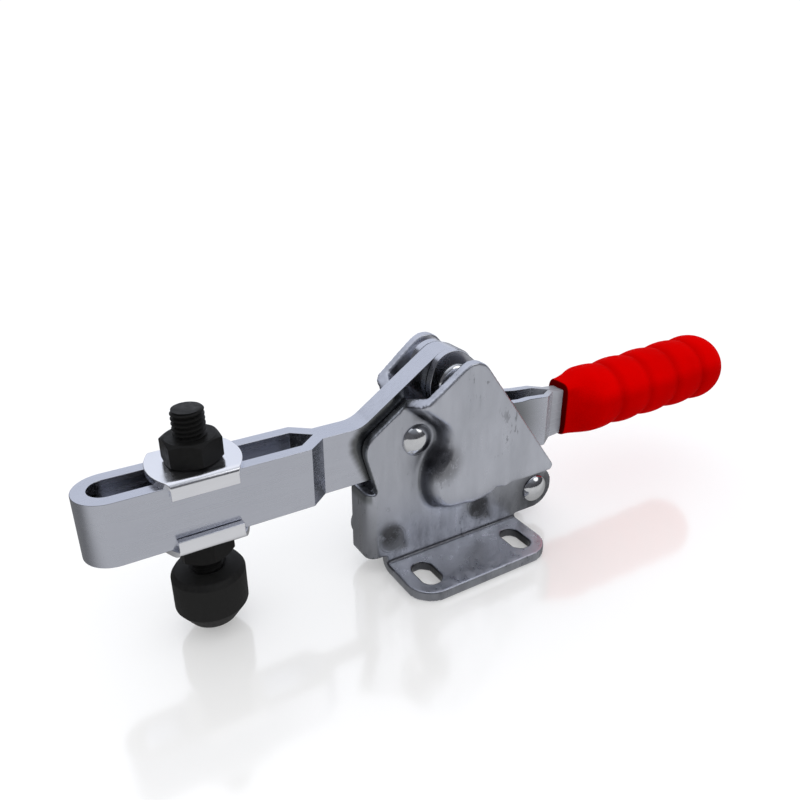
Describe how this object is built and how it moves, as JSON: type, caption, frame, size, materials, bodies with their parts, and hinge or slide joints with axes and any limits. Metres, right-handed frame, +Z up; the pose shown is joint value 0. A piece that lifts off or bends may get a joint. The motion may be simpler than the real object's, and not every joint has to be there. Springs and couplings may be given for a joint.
{
  "type": "toggle clamp",
  "caption": "Horizontal toggle clamp with a single mounting flange, slotted arm, threaded spindle with rubber tip and a ribbed plastic grip.",
  "frame": {"origin": "underside of the mounting flange, midway between its two slots", "axes": "X along the clamp from the nose to the grip, Y across it from the flange towards the side plates, Z up from the mounting surface"},
  "size_m": [0.2243, 0.0394, 0.0656],
  "materials": {
    "plate_steel": "zinc plated stamped sheet",
    "arm_steel": "bright zinc plated strip",
    "rivet_steel": "bright plated rivets",
    "black_steel": "black oxide",
    "black_rubber": "matt moulded rubber",
    "red_grip": "glossy dipped vinyl"
  },
  "bodies": {
    "base": {"base_near_plate": "plate_steel", "base_far_plate": "plate_steel", "front_base_rivet": "rivet_steel", "rear_base_rivet": "rivet_steel", "front_base_spacer": "arm_steel", "rear_base_spacer": "arm_steel", "arm_pivot_rivet": "rivet_steel", "link_near_rivet": "rivet_steel", "link_far_rivet": "rivet_steel"},
    "arm": {"clamp_arm": "arm_steel"},
    "lever": {"lever_near_plate": "arm_steel", "lever_far_plate": "arm_steel", "grip": "red_grip", "lever_pivot_rivet": "rivet_steel", "toggle_rivet": "rivet_steel"},
    "link": {"link_near_plate": "arm_steel", "link_far_plate": "arm_steel", "toggle_bush": "rivet_steel", "link_foot_bush": "rivet_steel"},
    "carriage": {"upper_washer": "arm_steel", "lower_washer": "arm_steel", "upper_nut": "black_steel", "lower_nut": "black_steel"},
    "spindle": {"spindle": "black_steel", "rubber_tip": "black_rubber"}
  },
  "joints": [
    {"name": "arm_swing", "type": "hinge", "parent": "base", "child": "arm", "pos_m": [-0.0141, 0.01625, 0.0413], "axis": [0, 1, 0], "range_deg": [0, 90]},
    {"name": "lever_swing", "type": "hinge", "parent": "arm", "child": "lever", "pos_m": [-0.001, 0.01625, 0.0554], "axis": [0, 1, 0], "range_deg": [-173.3, 0]},
    {"name": "link_swing", "type": "hinge", "parent": "lever", "child": "link", "pos_m": [0.0134, 0.01625, 0.0362], "axis": [0, 1, 0], "range_deg": [0, 98.8]},
    {"name": "carriage_slide", "type": "slide", "parent": "arm", "child": "carriage", "axis": [1, 0, 0], "range_m": [-0.016, 0.024]},
    {"name": "spindle_height", "type": "slide", "parent": "carriage", "child": "spindle", "axis": [0, 0, 1], "range_m": [-0.006, 0.003]}
  ],
  "couplings": [
    {"joint": "lever_swing", "follows": "arm_swing", "ratio": -1.9248},
    {"joint": "link_swing", "follows": "arm_swing", "ratio": 1.0972}
  ]
}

————

TASK PROMPT: Extract all of the data exactly as written.

REPLY TO THE EXERCISE:
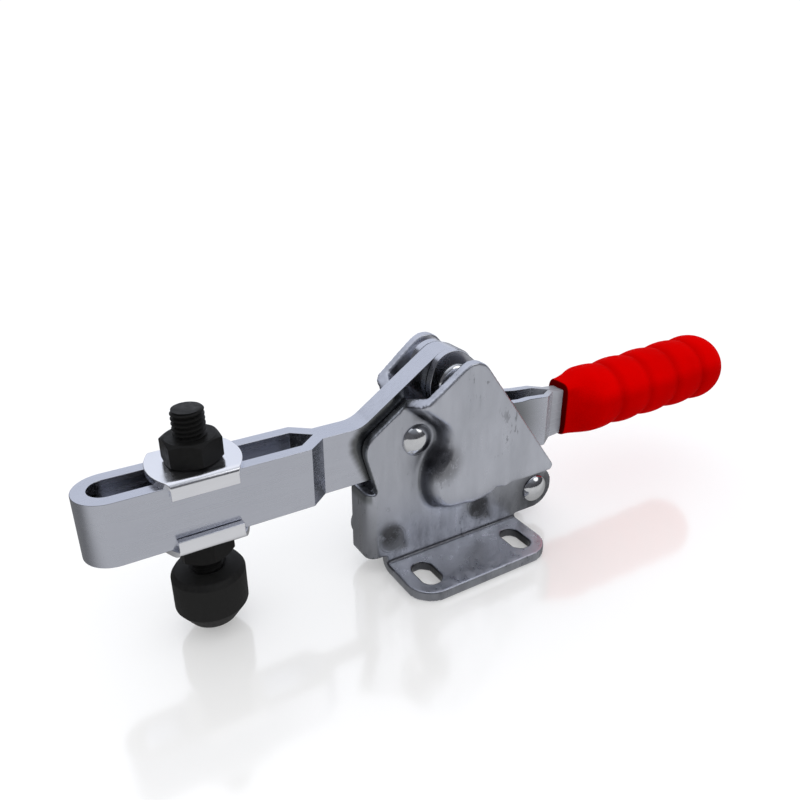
Describe how this object is built and how it moves, as JSON: type, caption, frame, size, materials, bodies with their parts, and hinge or slide joints with axes and any limits. Metres, right-handed frame, +Z up; the pose shown is joint value 0. A piece that lifts off or bends may get a joint. The motion may be simpler than the real object's, and not every joint has to be there. Springs and couplings may be given for a joint.
{
  "type": "toggle clamp",
  "caption": "Horizontal toggle clamp with a single mounting flange, slotted arm, threaded spindle with rubber tip and a ribbed plastic grip.",
  "frame": {"origin": "underside of the mounting flange, midway between its two slots", "axes": "X along the clamp from the nose to the grip, Y across it from the flange towards the side plates, Z up from the mounting surface"},
  "size_m": [0.2243, 0.0394, 0.0656],
  "materials": {
    "plate_steel": "zinc plated stamped sheet",
    "arm_steel": "bright zinc plated strip",
    "rivet_steel": "bright plated rivets",
    "black_steel": "black oxide",
    "black_rubber": "matt moulded rubber",
    "red_grip": "glossy dipped vinyl"
  },
  "bodies": {
    "base": {"base_near_plate": "plate_steel", "base_far_plate": "plate_steel", "front_base_rivet": "rivet_steel", "rear_base_rivet": "rivet_steel", "front_base_spacer": "arm_steel", "rear_base_spacer": "arm_steel", "arm_pivot_rivet": "rivet_steel", "link_near_rivet": "rivet_steel", "link_far_rivet": "rivet_steel"},
    "arm": {"clamp_arm": "arm_steel"},
    "lever": {"lever_near_plate": "arm_steel", "lever_far_plate": "arm_steel", "grip": "red_grip", "lever_pivot_rivet": "rivet_steel", "toggle_rivet": "rivet_steel"},
    "link": {"link_near_plate": "arm_steel", "link_far_plate": "arm_steel", "toggle_bush": "rivet_steel", "link_foot_bush": "rivet_steel"},
    "carriage": {"upper_washer": "arm_steel", "lower_washer": "arm_steel", "upper_nut": "black_steel", "lower_nut": "black_steel"},
    "spindle": {"spindle": "black_steel", "rubber_tip": "black_rubber"}
  },
  "joints": [
    {"name": "arm_swing", "type": "hinge", "parent": "base", "child": "arm", "pos_m": [-0.0141, 0.01625, 0.0413], "axis": [0, 1, 0], "range_deg": [0, 90]},
    {"name": "lever_swing", "type": "hinge", "parent": "arm", "child": "lever", "pos_m": [-0.001, 0.01625, 0.0554], "axis": [0, 1, 0], "range_deg": [-173.3, 0]},
    {"name": "link_swing", "type": "hinge", "parent": "lever", "child": "link", "pos_m": [0.0134, 0.01625, 0.0362], "axis": [0, 1, 0], "range_deg": [0, 98.8]},
    {"name": "carriage_slide", "type": "slide", "parent": "arm", "child": "carriage", "axis": [1, 0, 0], "range_m": [-0.016, 0.024]},
    {"name": "spindle_height", "type": "slide", "parent": "carriage", "child": "spindle", "axis": [0, 0, 1], "range_m": [-0.006, 0.003]}
  ],
  "couplings": [
    {"joint": "lever_swing", "follows": "arm_swing", "ratio": -1.9248},
    {"joint": "link_swing", "follows": "arm_swing", "ratio": 1.0972}
  ]
}